[azmanam]

yup, last step is hetero-ene

yup, stereochem is wrong in final product.

what to do, what to do...

[Dan]

Hmmm, by the power of ring flipping...

[azmanam]

Yes, the ring flip is the key.  Good work.

As fun as pericyclic reactions are, this was a conformational analysis problem at heart.  The oxy cope needed the six-membered chairlike transition state to get the desired stereochem, and the ring flip was important for the ene.

I'm not sure why the shown diastereomer is the product of this exercise.  Perhaps just to get people to think conformational-ly.  In the event, the diastereomer that Dan drew (and I drew when I first attempted the mechanism) is the favored mechanism in the reaction.  In the paper, dr's range from 2.2:1 (alcohol up) to > 25:1 (alcohol up). 

http://dx.doi.org/10.1021/ja066830f

In any event, since we have time left this week, here's a follow up question

Follow Up QUESTION:  In a non-tandem process, the oxy-cope is known for similar compounds with just the free alcohol (that is, without the allyl group - see figure).  If the rate for the free-alcohol version of the oxy-cope is set at K₁ = 1, the anionic oxy-cope benefits from a significant rate enhancement, K₂ = 10¹⁰-10¹⁷. 

Why?

[Dan]

Hang on, I've been scribbling away and I'm still not convinced.

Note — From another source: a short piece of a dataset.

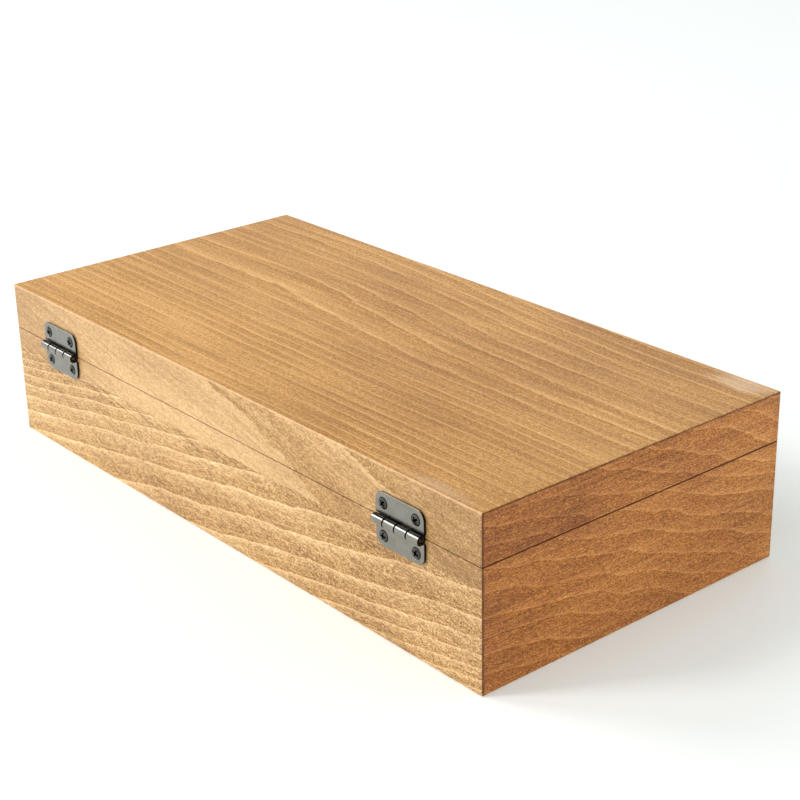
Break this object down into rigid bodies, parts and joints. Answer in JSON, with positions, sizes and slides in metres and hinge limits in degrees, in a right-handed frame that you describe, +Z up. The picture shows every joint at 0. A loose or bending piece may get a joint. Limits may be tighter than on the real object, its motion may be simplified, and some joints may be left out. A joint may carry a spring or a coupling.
{
  "type": "hinged wooden game case",
  "caption": "Shallow rectangular hardwood case with mitred corners, a sawn-off lid on small butt hinges and a swing hook; opens out into two trays.",
  "frame": {"origin": "centre of the underside of the case, on the surface it stands on", "axes": "+X along the length, +Y towards the long side that carries the hinges, +Z up through the lid"},
  "size_m": [0.305, 0.1569, 0.069],
  "materials": {
    "stained_hardwood": "satin golden-brown stain with open grain",
    "pewter_plate": "satin pewter plating",
    "screw_steel": "satin dark steel"
  },
  "bodies": {
    "body": {"body_back_wall": "stained_hardwood", "body_front_wall": "stained_hardwood", "body_left_wall": "stained_hardwood", "body_right_wall": "stained_hardwood", "bottom_panel": "stained_hardwood", "left_hinge_body_leaf": "pewter_plate", "right_hinge_body_leaf": "pewter_plate", "left_hinge_pin": "screw_steel", "right_hinge_pin": "screw_steel", "left_hinge_body_screw_1": "screw_steel", "left_hinge_body_screw_2": "screw_steel", "right_hinge_body_screw_1": "screw_steel", "right_hinge_body_screw_2": "screw_steel", "hook_plate": "pewter_plate", "hook_rivet": "screw_steel", "hook_plate_screw_1": "screw_steel", "hook_plate_screw_2": "screw_steel"},
    "lid": {"lid_back_rail": "stained_hardwood", "lid_front_rail": "stained_hardwood", "lid_left_rail": "stained_hardwood", "lid_right_rail": "stained_hardwood", "lid_top_panel": "stained_hardwood", "left_hinge_lid_leaf": "pewter_plate", "right_hinge_lid_leaf": "pewter_plate", "left_hinge_lid_screw_1": "screw_steel", "left_hinge_lid_screw_2": "screw_steel", "right_hinge_lid_screw_1": "screw_steel", "right_hinge_lid_screw_2": "screw_steel", "catch_plate": "pewter_plate", "catch_stud": "screw_steel", "catch_plate_screw_1": "screw_steel", "catch_plate_screw_2": "screw_steel"},
    "hook": {"latch_hook": "pewter_plate"}
  },
  "joints": [
    {"name": "lid_hinge", "type": "hinge", "parent": "body", "child": "lid", "pos_m": [0, 0.07695, 0.0489], "axis": [-1, 0, 0], "range_deg": [0, 180]},
    {"name": "hook_pivot", "type": "hinge", "parent": "body", "child": "hook", "pos_m": [0, -0.0765, 0.0399], "axis": [0, -1, 0], "range_deg": [-150, 180]}
  ]
}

What is wrong with the following scheme, in which all the pericyclic reactions proceed by chair transition states?

[azmanam]

nothing.  see the paper.  it's substrate dependent, but the 'wrong product' is the major diastereomer in the systems tested.  I'm guessing the diastereomer given as the 'right product' is intended to make the student take a second look.  Just a guess though.

[blind]

Follow Up QUESTION:  In a non-tandem process, the oxy-cope is known for similar compounds with just the free alcohol (that is, without the allyl group - see figure).  If the rate for the free-alcohol version of the oxy-cope is set at K₁ = 1, the anionic oxy-cope benefits from a significant rate enhancement, K₂ = 10¹⁰-10¹⁷. 

Why?

Does it have something to do with the metal?

[azmanam]

potassium is better than sodium, but any counter cation will increase the rate.

[sjb]

In any event, since we have time left this week, here's a follow up question

Follow Up QUESTION:  In a non-tandem process, the oxy-cope is known for similar compounds with just the free alcohol (that is, without the allyl group - see figure).  If the rate for the free-alcohol version of the oxy-cope is set at K₁ = 1, the anionic oxy-cope benefits from a significant rate enhancement, K₂ = 10¹⁰-10¹⁷. 

Why?

If I recall correctly, it's to do with the enol  ketone / enolate equilibrium, and so indirectly pKas etc.

S

[azmanam]

Yes, the enolate is much more stable than the alkoxide, and that will keep K_-2 small relative to K_-1.  It wasn't the answer I was thinking of, but it is correct.

There's another phenomenon at play that makes K₂ larger than K₁.  Anyone see what else might be going on?

[azmanam]

The answer lies in the bond dissociation energy.  The alkoxide results in ground state destabilization compared to the neutral alcohol.  Below are a couple of ways of depicting it.

http://dx.doi.org/10.1016/S0040-4020(97)00679-0